Why? OOM killer terminated it.

Why? It ran out of memory.

Why? A memory leak in the connection pool.

Why? Connection pool size was unlimited.

Why? Nobody set a max connection pool limit when the service was written.

Root cause: no connection pool limit. Fix: add max pool size and add a memory alert.

Priya's root cause was not "the engineer forgot to set a limit." It was "our service template does not include connection pool configuration, so new services are deployed without it."

LOOKING FOR PATTERNS IN LOGS

# Were there warning signs before the crash?
grep "warn\|WARN" /opt/payment/logs/app.log | tail -100

# Memory growing before OOM?
# If you have metrics: query Prometheus for memory trend in the hour before
# If no metrics: look for GC logs
grep "GC" /opt/payment/logs/app.log | grep "2026-03-16 1[78]:" | tail -30

# Was there unusual traffic?
awk '{print $1}' /var/log/nginx/access.log | sort | uniq -c | sort -rn | head -10
# Compare to previous Friday at same time

THE POSTMORTEM TEMPLATE

# Incident: Payment Service Down — 2026-03-16 18:14 to 18:47

## Summary
Payment service crashed due to memory exhaustion. 3,200 transactions failed.
Duration: 47 minutes. Customer impact: all payments declined.

## Timeline
17:52 — Deployment of v2.4.1 completed (connection pool change merged last week)
18:00 — Memory usage begins rising (visible in Netdata retrospectively)
18:14 — PagerDuty alert fires: payment service down
18:19 — On-call engineer Priya begins investigating
18:23 — Identified OOM kill in kern.log
18:31 — Heap dump analysis shows connection pool growing unboundedly
18:39 — Temporary fix: restarted with JAVA_OPTS="-Xmx2g" memory cap
18:47 — Service restored. Monitoring for stability.
19:30 — Root cause confirmed: missing max pool size configuration

## Root Cause
PR #847 changed the database connection pool implementation but removed the
max_pool_size parameter that had existed in the previous version. No alert
existed for connection pool size. Memory grew unboundedly over 22 minutes.

## Why We Missed It
- PR review did not catch the missing parameter
- No monitoring for connection pool size
- No memory alert existed (only a service-down alert)

## Action Items
[ ] Add max_pool_size=50 to connection config — Vijay — 2026-03-18
[ ] Add Prometheus alert for memory > 80% — Priya — 2026-03-19
[ ] Add connection pool size to standard service template — Rajan — 2026-03-21
[ ] Add memory trend to deployment checklist — team — 2026-03-21

THE COMMANDS FOR EVERY POSTMORTEM

# Exact failure time from logs:
journalctl -u myservice --since "YYYY-MM-DD HH:00" --until "YYYY-MM-DD HH:59" | grep -i "fatal\|crash\|oom\|killed"

# What the OOM killer killed:
dmesg | grep -i "oom\|killed" | grep "YYYY-MM-DD HH"

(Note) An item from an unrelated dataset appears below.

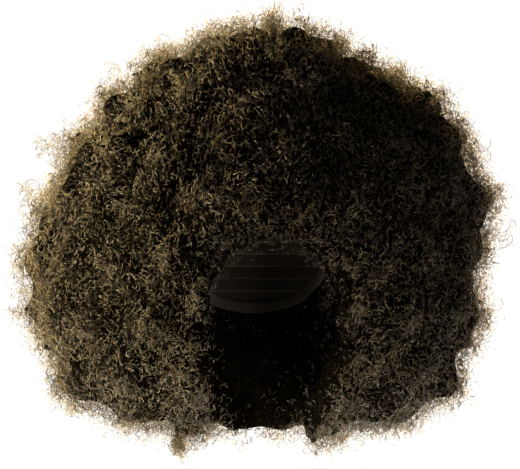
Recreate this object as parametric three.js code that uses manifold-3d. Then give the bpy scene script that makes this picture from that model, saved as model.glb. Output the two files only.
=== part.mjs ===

# What changed that day (deployments):
git log --since="YYYY-MM-DD 00:00" --until="YYYY-MM-DD HH:00" --oneline

# Traffic comparison (was there a spike?):
for HOUR in 15 16 17 18 19; do echo -n "$HOUR:00 — "; grep "YYYY-MM-DD $HOUR:" /var/log/nginx/access.log | wc -l; done

Priya's postmortem led to 4 action items. All 4 were completed within a week. The same failure never happened again. Six months later, when a different service had a memory leak, the alert fired at 80% memory usage — 20 minutes before it would have crashed — and the engineer fixed it during business hours with no customer impact.

The postmortem practice did not just prevent one failure. It built a culture of improving the system, not blaming the person.

Key takeaways

A postmortem is a system improvement document, not a blame document — the goal is to fix the system, not punish the person

Pull logs from all systems first: journalctl, nginx access logs, git commits, database slow queries

The 5 Whys: keep asking why until you reach a systemic cause, not a human error

Every action item needs an owner and a deadline — postmortems without assigned items change nothing

Traffic comparison (requests this hour vs same hour last week) quickly identifies whether an incident was caused by a spike

Commands from this chapter

$ journalctl --since 'YYYY-MM-DD HH:00' --until 'YYYY-MM-DD HH:59' -p err

Pull all errors in incident window across all services

$ dmesg | grep -i 'oom\|killed'

Find OOM killer events — shows what the kernel killed and when

$ git log --since='YYYY-MM-DD 00:00' --oneline

Find all deployments that day — changes often cause incidents

$ for H in 15 16 17 18 19; do echo -n "$H:00 — "; grep ":$H:" /var/log/nginx/access.log | wc -l; done

Compare traffic per hour to spot anomalous spikes

$ grep 'WARN\|warn' app.log | tail -100

Find warning signs that appeared before the crash

Count error types to find the most frequent failure pattern